A situação também reverbera economicamente. Para quem depende diretamente do ferry-boat para atividades comerciais, como o vendedor João Carmo Silva, de 36 anos, que transporta mercadorias de Salvador para a ilha, o prejuízo é imediato. “Cada hora que passamos na fila é uma hora a menos de trabalho e de ganho”, pondera em entrevista ao Jornal A Tarde. Há também grandes prejuízos indiretos. Todo o comércio e os setores imobiliário e de serviços da ilha há muito sofrem com as intercorrências no ferry, que vão gradativamente afastando visitantes – e tornando os negócios economicamente inviáveis.

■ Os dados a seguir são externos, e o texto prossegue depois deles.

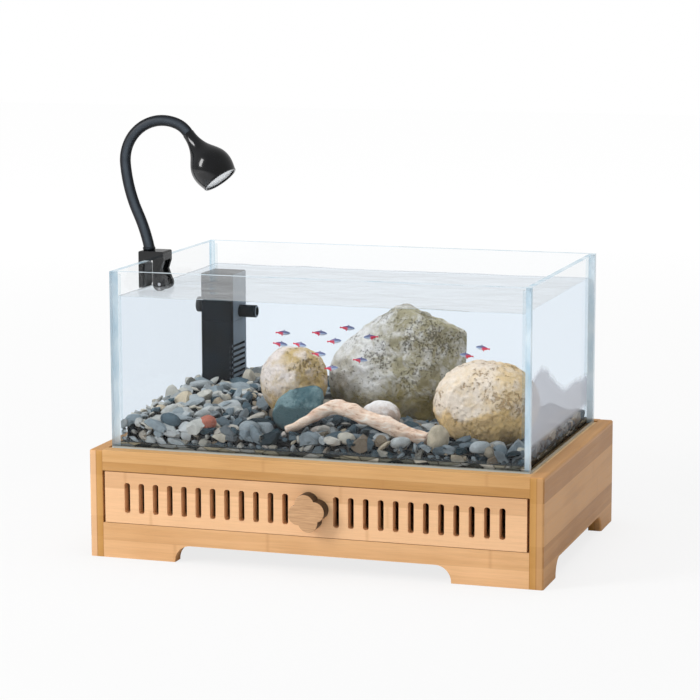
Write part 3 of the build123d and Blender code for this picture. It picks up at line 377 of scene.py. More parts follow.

Não é preciso andar muito por Itaparica para perceber que parte considerável de restaurantes, bares, pousadas e barracas de praia não conseguiu voltar às atividades no pós-pandemia. Para se ter uma ideia da demanda reprimida pelo gargalo no ferry, o governo estima que o fluxo de veículos na ponte hoje, caso ela já existisse, seria de entre 25 e 30 mil veículos por dia. “Existe o lobby da Ponte Salvador–Itaparica, mas se esquece que a ponte não vai ficar pronta da noite para o dia – e enquanto isso, a população fica nesse suplício”, argumenta o professor da Escola Politécnica da Universidade Federal da Bahia (Ufba) José Lázaro de Carvalho.
A própria Internacional Travessias, que administra o sistema, aponta o gargalo provocado pela falta de embarcações como entrave para o modal. Em nota, a operadora lembrou que quando assumiu a operação do ferry-boat, em 2014, havia nove embarcações à disposição dos passageiros. Hoje, há sete no sistema – das quais apenas cinco estão em condições operacionais.
“O estudo de demanda foi previsto no processo licitatório, quando o sistema possuía nove embarcações em operação, levando em consideração que os ferries precisam passar por manutenções corretivas, preventivas e ciclos operacionais de vistorias obrigatórias anuais realizadas pela Sociedade Classificadora”, informa a empresa.
Pelo contrato de concessão do sistema, cabe ao Estado fazer a reposição da frota – o que, para alguns estudiosos, é um erro. “Esse tipo de contrato é outro problema, porque a empresa não é dona da frota”, avalia o arquiteto e professor Paulo Ormindo Daniel de Azevedo. “Quando um ferry quebra, pegam hélice e motor de outro (para consertar). Fazem as embarcações de almoxarifado umas das outras e, em pouco tempo, está tudo sucateado. Não faz sentido a empresa ser só operadora, tem de rever todo o sistema.”
O governo baiano chegou a abrir um processo de compra de uma nova embarcação para o sistema. Como A TARDE noticiou nos últimos meses, porém, a aquisição, além de insuficiente, foi travada por burocracias e disputas “pouco democráticas” de interesses de políticos do Estado. Agora, o governo avalia a compra de duas embarcações, para ao menos tentar repor a frota do sistema de uma década atrás. Ainda não há data definida para essas aquisições, porém.